#### Brief:
Check every line for the word "points" and give the number of lines where it occurs, nothing else.

#### Extracted records:
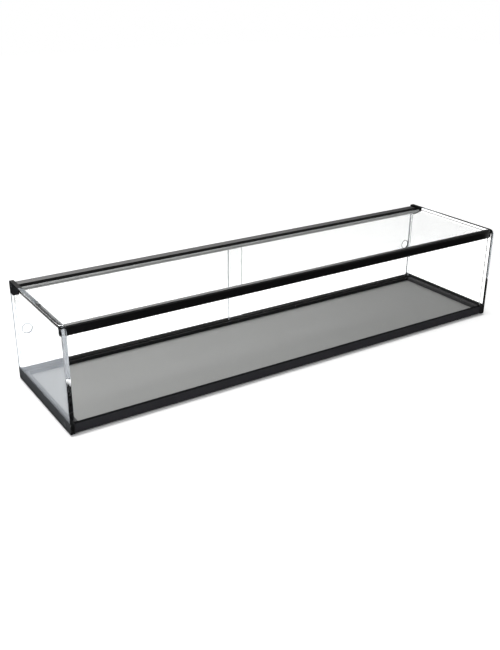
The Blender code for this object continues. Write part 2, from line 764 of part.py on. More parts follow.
def make_base_end_rails(material, holes):
    """End rails of the base, between the front and rear rails, each with its own shelf."""
    front = BASE_FRONT_BACK + GAP
    back = BASE_REAR_FRONT - GAP
    shelf_reach = END_RAIL_WIDTH + SHELF_DEPTH
    for side_name, side in SIDES.items():
        corners = [
            (0.0, 0.0, 0.0),
            (0.0, BASE_HEIGHT, RAIL_EASE),
            (END_RAIL_WIDTH, BASE_HEIGHT, RAIL_EASE),
            (END_RAIL_WIDTH, SHELF_TOP, 0.0),
            (shelf_reach, SHELF_TOP, 0.0),
            (shelf_reach, SHELF_BOTTOM, 0.0),
            (END_RAIL_WIDTH, SHELF_BOTTOM, 0.0),
            (END_RAIL_WIDTH, 0.0, 0.0),
            (END_RAIL_WIDTH - RAIL_WALL, 0.0, 0.0),
            (END_RAIL_WIDTH - RAIL_WALL, BASE_HEIGHT - RAIL_WALL, 0.0),
            (RAIL_WALL, BASE_HEIGHT - RAIL_WALL, 0.0),
            (RAIL_WALL, 0.0, 0.0),
        ]
        outline = [(side * (RAIL_HALF - across), up, ease) for across, up, ease in corners]
        name = f"{side_name}_base_rail"
        mesh = outline_mesh(name, [rounded(outline, EASE_STEPS)], back - front)
        rail = add_piece(name, mesh, (0.0, (front + back) / 2, 0.0), material, ALONG_Y)
        cut(rail, holes[side_name, "base_front"])


def make_setting_blocks(material):
    """Rubber blocks that the front glass stands on, in the base groove."""
    for side_name, side in SIDES.items():
        middle = side * LENGTH * BLOCK_PLACE_SHARE
        low = (middle - BLOCK_LENGTH / 2, FRONT_GLASS_FRONT, GROOVE_FLOOR + GAP)
        high = (middle + BLOCK_LENGTH / 2, FRONT_GLASS_BACK, FRONT_GLASS_BOTTOM - GAP)
        box_between(f"setting_block_{side_name}", low, high, material)


def make_floor_panel(material):
    """The grey floor, lying on the shelves of the base frame."""
    half = END_RAIL_INNER - GAP
    low = (-half, BASE_FRONT_BACK + GAP, FLOOR_BOTTOM)
    high = (half, BASE_REAR_FRONT - GAP, FLOOR_TOP)
    box_between("floor_panel", low, high, material)


def make_floor_stiffeners(material):
    """Channels across the underside of the floor."""
    front = BASE_FRONT_BACK + SHELF_DEPTH + GAP
    back = BASE_REAR_FRONT - SHELF_DEPTH - GAP
    half = STIFFENER_WIDTH / 2
    top = FLOOR_BOTTOM - GAP
    bottom = top - STIFFENER_HEIGHT
    outline = [
        (-half, bottom),
        (-half, top),
        (half, top),
        (half, bottom),
        (half - STIFFENER_WALL, bottom),
        (half - STIFFENER_WALL, top - STIFFENER_WALL),
        (-half + STIFFENER_WALL, top - STIFFENER_WALL),
        (-half + STIFFENER_WALL, bottom),
    ]
    for side_name, side in SIDES.items():
        name = f"floor_stiffener_{side_name}"
        mesh = outline_mesh(name, [outline], back - front)
        place = (side * LENGTH * STIFFENER_PLACE_SHARE, (front + back) / 2, 0.0)
        add_piece(name, mesh, place, material, ALONG_Y)


def make_corner_blocks(material):
    """L shaped blocks in the corners of the base frame, each with a socket for a foot."""
    ends = {"front": (BASE_FRONT_BACK + GAP, 1), "rear": (BASE_REAR_FRONT - GAP, -1)}
    bottom = GAP
    top = SHELF_BOTTOM - GAP
    plan = [
        (0.0, 0.0),
        (CORNER_ARM, 0.0),
        (CORNER_ARM, CORNER_WIDTH),
        (CORNER_WIDTH, CORNER_WIDTH),
        (CORNER_WIDTH, CORNER_ARM),
        (0.0, CORNER_ARM),
    ]
    feet = {}
    for side_name, side in SIDES.items():
        for end_name, (corner_depth, inward) in ends.items():
            corner = side * (END_RAIL_INNER - GAP)
            outline = [(-side * along, inward * across) for along, across in plan]
            foot = (-side * CORNER_WIDTH / 2, inward * CORNER_WIDTH / 2)
            socket = circle(foot, FOOT_STEM_RADIUS + GAP)
            name = f"corner_block_{end_name}_{side_name}"
            mesh = outline_mesh(name, [outline, socket], top - bottom)
            add_piece(name, mesh, (corner, corner_depth, (bottom + top) / 2), material)
            feet[end_name, side_name] = (corner + foot[0], corner_depth + foot[1], 0.0)
    return feet


def make_feet(material, places):
    """Push-in rubber feet."""
    profile = [
        (0.0, FOOT_STEM_LENGTH),
        (FOOT_STEM_RADIUS - FOOT_EDGE, FOOT_STEM_LENGTH),
        (FOOT_STEM_RADIUS, FOOT_STEM_LENGTH - FOOT_EDGE),
        (FOOT_STEM_RADIUS, 0.0),
        (FOOT_RADIUS, 0.0),
        (FOOT_RADIUS, -FOOT_DROP + FOOT_EDGE),
        (FOOT_RADIUS - FOOT_EDGE, -FOOT_DROP),
        (0.0, -FOOT_DROP),
    ]
    for (end_name, side_name), place in places.items():
        name = f"foot_{end_name}_{side_name}"
        turn_round(add_piece(name, turned_mesh(name, profile), place, material))


clear_scene()
pieces = make_collection("display_case")
cutters = make_collection("display_case_cutters")
case = bpy.data.objects.new("display_case", None)
case.location = (0.0, -DEPTH / 2, FOOT_DROP)
pieces.objects.link(case)

glass = clear_glass()
rail_black = black_rail()
plastic = black_plastic()
rubber = black_rubber()
screw_holes = make_screw_cutters()

make_side_glasses(glass, screw_holes)
make_front_glass(glass)
make_top_glass(glass)
make_glazing_strips(black_tape())
make_front_top_rail(rail_black)
make_rear_top_rail(rail_black)
make_cover_strip(grey_cover())
make_end_caps(plastic, screw_holes)
make_door_tracks(plastic)
make_doors(glass)
make_door_stops(rubber)
make_base_front_rail(rail_black)
make_base_rear_rail(rail_black)
make_base_end_rails(rail_black, screw_holes)
make_setting_blocks(rubber)
make_floor_panel(grey_floor())
make_floor_stiffeners(rail_black)
make_feet(rubber, make_corner_blocks(plastic))
make_screws(black_screw())
bpy.context.view_layer.update()
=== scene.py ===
"""Looks of a countertop display case: its glass, black rails, floor, studio and camera."""

import logging
import math
from dataclasses import dataclass, field
from enum import Enum
from functools import cache

import bmesh
import bpy
from mathutils import Matrix, Vector


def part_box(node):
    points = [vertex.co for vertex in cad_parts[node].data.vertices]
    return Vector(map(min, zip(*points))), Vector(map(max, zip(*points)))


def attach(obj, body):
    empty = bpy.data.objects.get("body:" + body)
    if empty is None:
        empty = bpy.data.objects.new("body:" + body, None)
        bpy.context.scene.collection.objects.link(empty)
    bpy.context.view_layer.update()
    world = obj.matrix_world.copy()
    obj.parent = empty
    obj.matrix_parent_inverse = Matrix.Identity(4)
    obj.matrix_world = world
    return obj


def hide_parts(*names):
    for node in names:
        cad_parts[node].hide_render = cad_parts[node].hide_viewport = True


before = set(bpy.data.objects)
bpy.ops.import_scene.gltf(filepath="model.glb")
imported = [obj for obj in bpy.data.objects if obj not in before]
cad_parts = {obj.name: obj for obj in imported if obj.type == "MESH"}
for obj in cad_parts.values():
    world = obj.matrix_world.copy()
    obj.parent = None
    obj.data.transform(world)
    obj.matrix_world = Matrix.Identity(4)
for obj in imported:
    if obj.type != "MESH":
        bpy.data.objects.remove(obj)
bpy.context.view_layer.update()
LOG = logging.getLogger("display_case")

Colour = tuple[float, float, float]
Place = tuple[float, float, float]
Point = tuple[float, float]
Span = tuple[float, float]
Socket = bpy.types.NodeSocket
Number = Socket | float
Value = Number | Colour | Vector

WHITE = (1.0, 1.0, 1.0)
EVEN = (1.0, 1.0, 1.0)
UNIT_SPAN = (0.0, 1.0)
BEYOND_CASE = 1.0
ONE_BOUNCE = 1.0
HALF_BOUNCE = 0.5
QUARTER_TURN = math.pi / 2

# Tolerances in metres, shares and angles that tell the parts of a pane apart
FACE_TOLERANCE = 1e-5
RIM_TOLERANCE = 1e-6
EDGE_TOLERANCE = 1e-7
CUT_TOLERANCE = 1e-7
RIM_REACH_SHARE = 1.2
FLAT_LEAN = 0.99
EDGE_LEAN = 0.1
SHARP_ANGLE = math.radians(60)
SMOOTH_ANGLE = math.radians(35)


class Across(Enum):
    """The direction in which a pane is thin, as the turn from its own plane to the case."""

    LENGTH = Matrix(((0, 0, 1, 0), (1, 0, 0, 0), (0, 1, 0, 0), (0, 0, 0, 1)))
    DEPTH = Matrix(((1, 0, 0, 0), (0, 0, 1, 0), (0, 1, 0, 0), (0, 0, 0, 1)))
    HEIGHT = Matrix(((1, 0, 0, 0), (0, 1, 0, 0), (0, 0, 1, 0), (0, 0, 0, 1)))


class Surface(Enum):
    """The material slots of a pane."""

    FACE = 0
    EDGE = 1
    BACKED = 2
    GROUND = 3
    ARRIS = 4
    SEALED = 5


class Mixed(Enum):
    """What a Mix node mixes, as its data type and the type of its sockets."""

    NUMBER = ("FLOAT", "VALUE")
    COLOUR = ("RGBA", "RGBA")


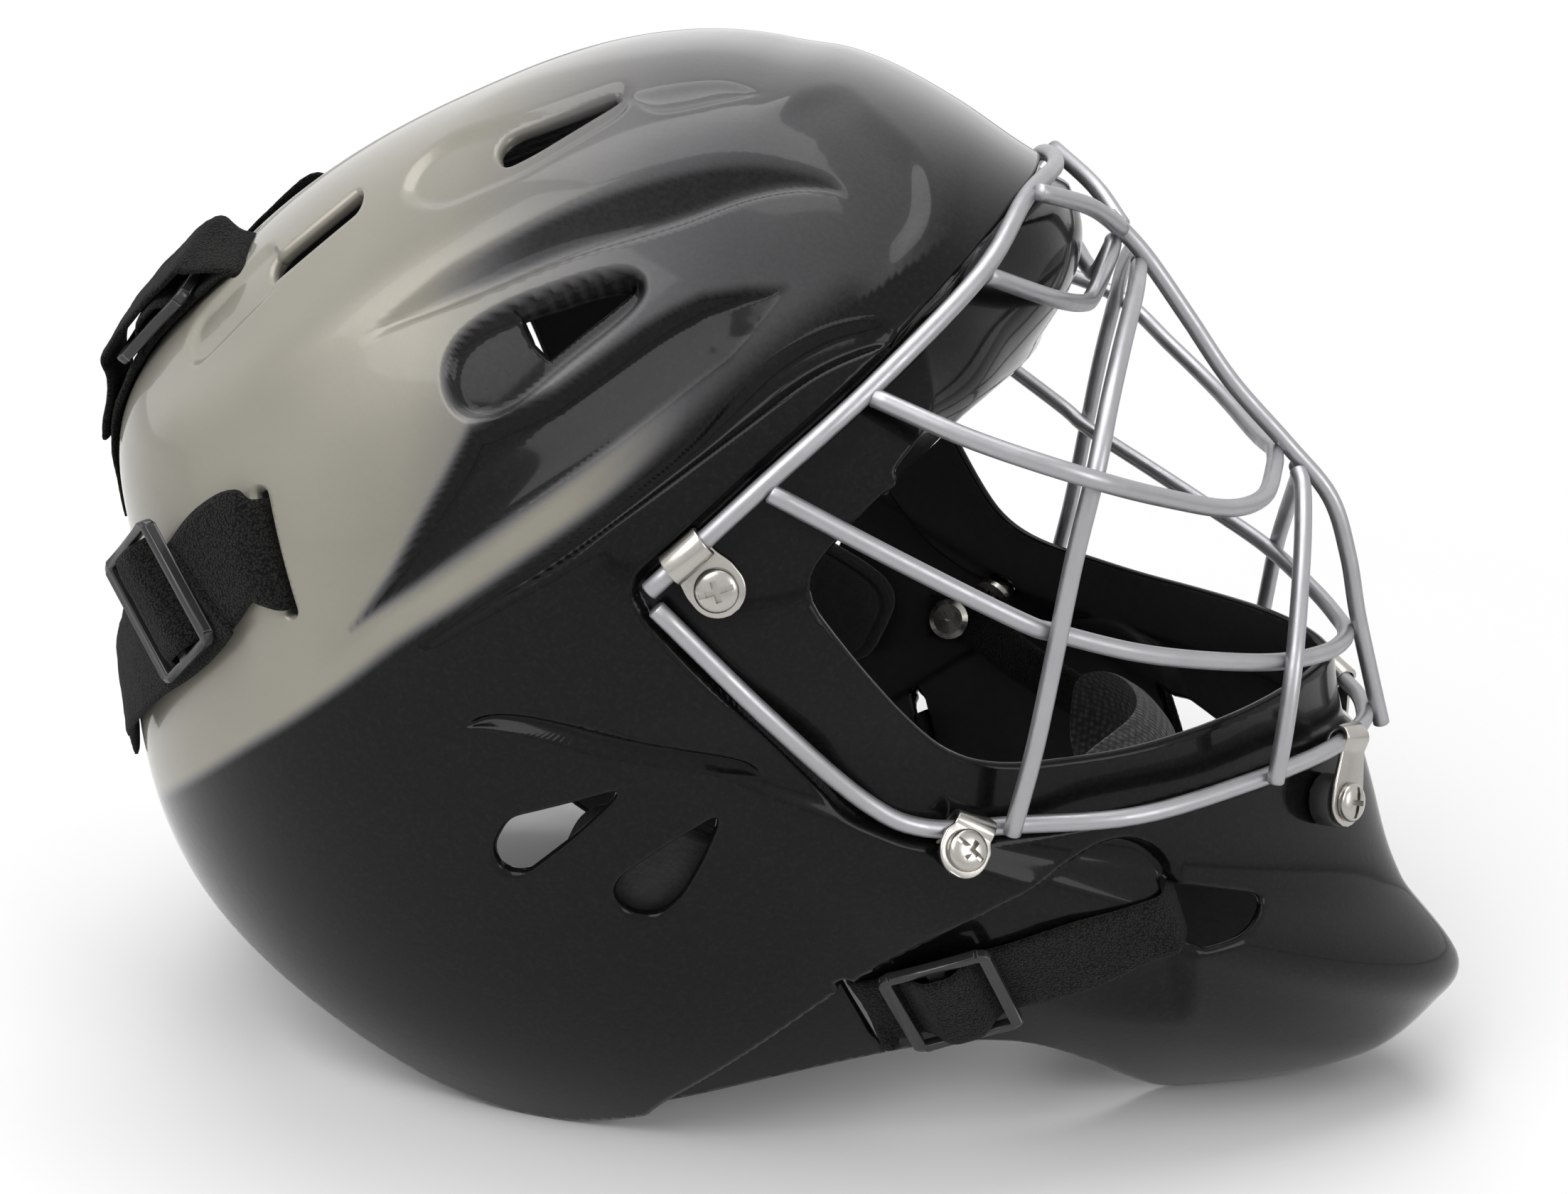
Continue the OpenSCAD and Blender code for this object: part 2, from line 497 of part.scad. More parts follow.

#### The result:
2